LOG.info(String.format("Requesting prioritized load of table(s): %s",
Joiner.on(", ").join(missingTbls)));
TStatus status = FeSupport.PrioritizeLoad(missingTbls);
if (status.getStatus_code() != TStatusCode.OK) {
throw new InternalException("Error requesting prioritized load: " +
Joiner.on("\n").join(status.getError_msgs()));
}
long startTimeMs = System.currentTimeMillis();
// Wait until all the required tables are loaded in the Impalad's catalog cache.
while (!missingTbls.isEmpty()) {
// Check if the timeout has been reached.
if (timeoutMs > 0 && System.currentTimeMillis() - startTimeMs > timeoutMs) {
return false;
}
LOG.trace(String.format("Waiting for table(s) to complete loading: %s",
Joiner.on(", ").join(missingTbls)));
getCatalog().waitForCatalogUpdate(MAX_CATALOG_UPDATE_WAIT_TIME_MS);
missingTbls = getMissingTbls(missingTbls);
// TODO: Check for query cancellation here.
}
return true;
}
这里没看懂怎么调用的,调用的是FeSupport.PrioritizeLoad,是放到一个SET里面,并且移到第一位。

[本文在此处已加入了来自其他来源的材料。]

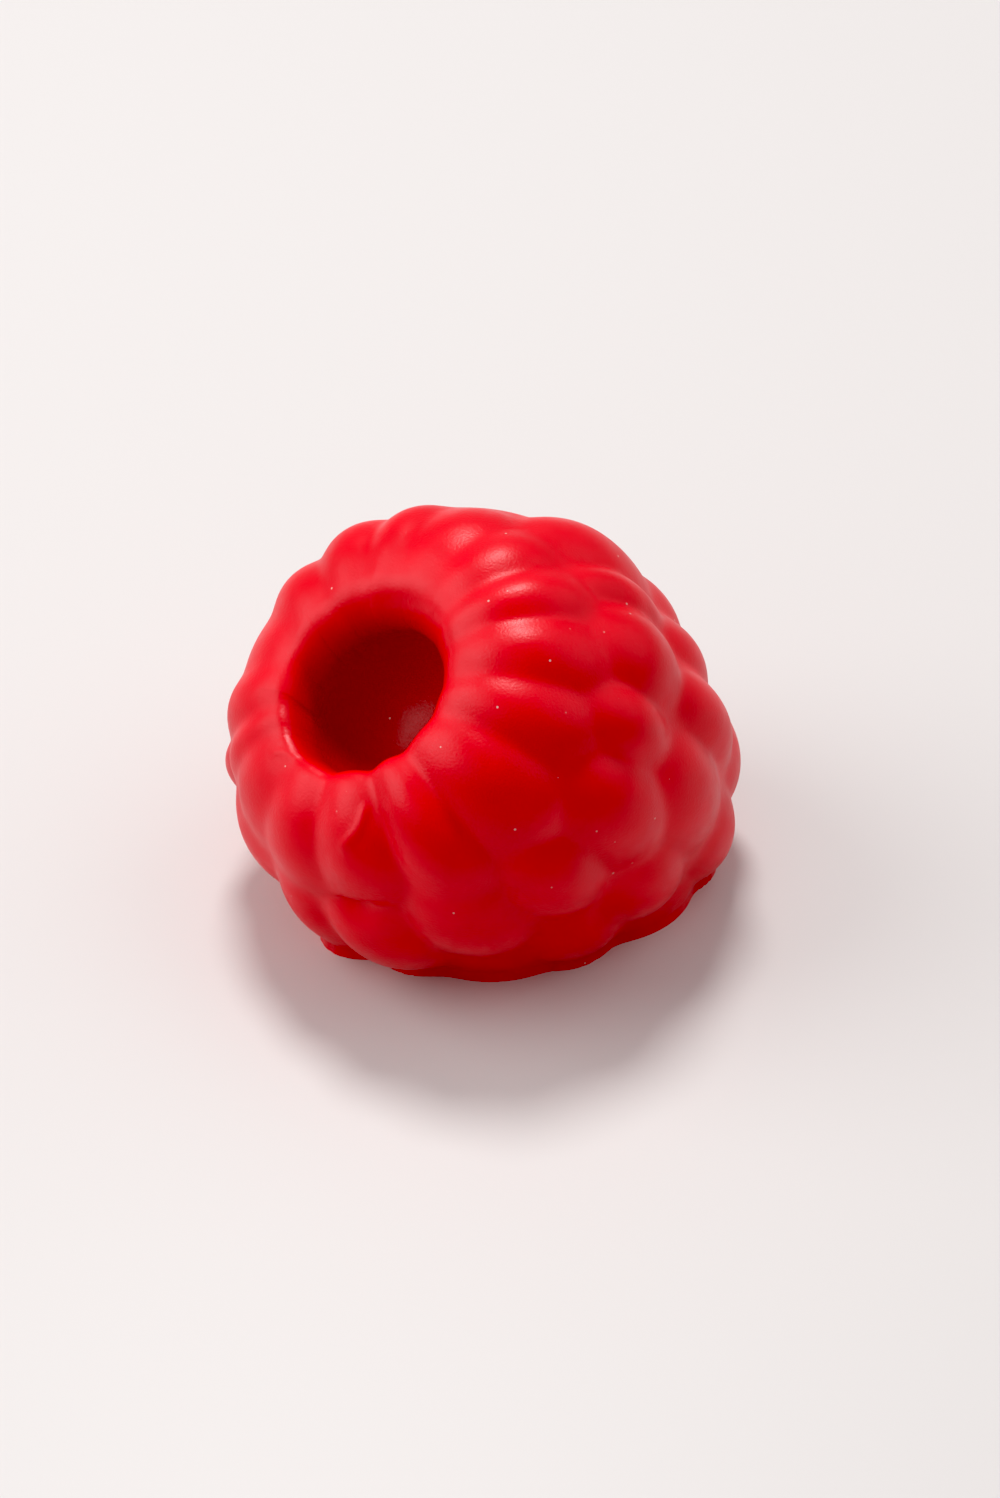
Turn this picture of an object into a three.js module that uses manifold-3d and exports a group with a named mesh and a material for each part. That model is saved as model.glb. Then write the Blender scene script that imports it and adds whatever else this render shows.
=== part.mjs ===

猜测是impalad自己有个catalog的缓存,如果在缓存找不到(missingTbls),会通过rpc调用中心的catalogd服务。
看中心catalogd的日志,可以看到被调用了两次。时间上和impalad的日志一致。(因为在线上测试,catalogd没有打开更详细日志)
I1228 17:22:53.448292 9209 TableLoader.java:60] Loading metadata for: default_impala.kpi_disp_user_info_stat_tb
I1228 17:22:53.448468 9209 HiveMetaStoreClient.java:238] Trying to connect to metastore with URI thrift://vdc22:9083
I1228 17:22:53.449069 9209 HiveMetaStoreClient.java:326] Connected to metastore.
I1228 17:23:07.808981 15118 HiveMetaStoreClient.java:238] Trying to connect to metastore with URI thrift://vdc22:9083
I1228 17:23:07.809939 15118 HiveMetaStoreClient.java:326] Connected to metastore.
I1228 17:23:20.419278 26716 HiveMetaStoreClient.java:238] Trying to connect to metastore with URI thrift://vdc22:9083
I1228 17:23:20.419970 26716 HiveMetaStoreClient.java:326] Connected to metastore.
I1228 17:24:54.308159 3044 TableLoader.java:60] Loading metadata for: default_impala.kpi_disp_user_info_stat_tb
这里日志的代码在这里com.cloudera.impala.catalog.TableLoader
后面的步骤花费的时间不多,不继续分析了。